Often, this resulted in unnecessarily flowery prose that, at best, provides rich data from which to find new poetries or, lacking invention, simply an awkward and enjoyable reading experience. Edwards’ From the Standard Cyclopedia… certainly recognizes the possibilities resident in the original text, even if bending them more to poetic will than what even the Found Poetry Review publishes or considers a traditional approach to found poetry (if there is such a thing).
Edwards, the meeting of these two sensibilities arrives through an injection of a first-person speaker into the poems that acts as a mediator between the experiences of the original prescriptive texts and the oddity of a modern reader attempting to access them and synthesize their experiences and map them to contemporary life. On many occasions, the poems intersect through how objects have been repurposed or in words whose definitions have morphed over time such as in “No. 569 Alum for the Hog Cholera,”
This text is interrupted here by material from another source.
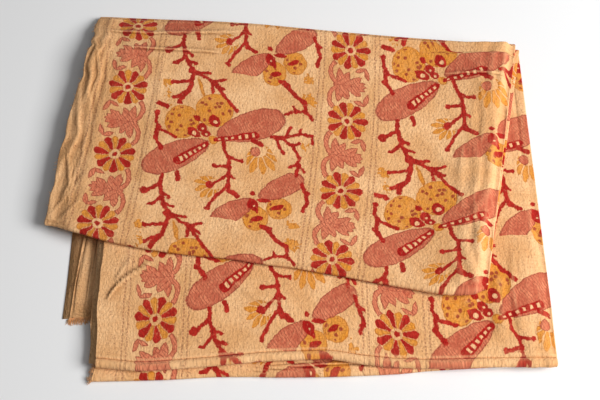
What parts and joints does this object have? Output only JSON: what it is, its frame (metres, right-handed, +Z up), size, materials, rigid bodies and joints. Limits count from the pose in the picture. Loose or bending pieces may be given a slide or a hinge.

after I’ve thought too hard, attempting to ignite a bundle of sticks / with only my mind, after I’ve had any amount of cocaine…your inclination will be to abandon the one last chance / that you chose to dole out to me.
Not being able to verify the distinction between interpreted and wholly appropriated pieces of the puzzle-in-verse, it is difficult to assess these as necessarily “found” poems, but perhaps that’s not the point. The melding of voice and unity of elements such as Edwards’ use of sound in the lines serves to mask the fact that any of the text is derived from a source outside of the poet’s own voice.
Many times where found poets are successful, the success of a poem or a collection lies in the writer’s ability to manifest such an individual voice despite different degrees of sampling from others’ tones, attitudes, and styles.
In this, Edwards’ From the Standard Cyclopedia… is a major achievement. Able to master what may endeavor to be a source full of archaic aphorisms, these poems speak loudly and clearly.
In addition to reducing, streamlining, and updating the kinds of content that expect of a recipe or instructional guide, Edwards challenges the expectations that we bring to reading “recipes.” These adaptations act as a commentary on both concern and construction as he reassembles and updates the text, allowing it to exist in a fragmented original form. It is a collection of varying poetic structures, engaging with traditional stanzaic and prose poems. After breaking a non-lineated source into lines, Edwards even challenges our notions of how much weight lines can bear. Expectation might dictate that we expect recipes to contain brief, focused lines that cut directly to the idea or “ingredient” at hand.
While there are several poems that do conform to such a precondition (such as “No. 31 A Cure for Giddiness”) most test the boundaries of the page. Though not quite Whitmanesque in their broadness, poems such as “No. 662 To prepare and Bleach Skeletons” vacillate from an opening line of six words in eight short syllables, it ebbs and flows to a concluding ten-word, eighteen-syllable line: “After, I cling to your femur / It is from waking most mornings with our hairs tangled / arms and legs around each other, and I am there / still worked into the top of your skull, / I have filled your ribs—sharp / peninsulas of whiskey and dime store lubricant—I am everywhere.” The lines are sweeping in their dynamism; Edwards’ dense syllable counts packed into an average line of just over eight words gives a sense of the weight of these poems. Though the book is shorter than some (at 88 pages), it feels much more substantial. Even shorter pieces, line-level construction prolongs the moments of the piece such as “No. 911 How to Cure Small Pox,” the closest poem to a list contained within the collection,
There are things that we fear: / Grains… / Zincs… / Foxes’ Glove … / Children, in proportion … / Teaspoons of full of water … / teaspoons full of sugar … / Bathing at a comfortable temperature … // (This is the complete catalog)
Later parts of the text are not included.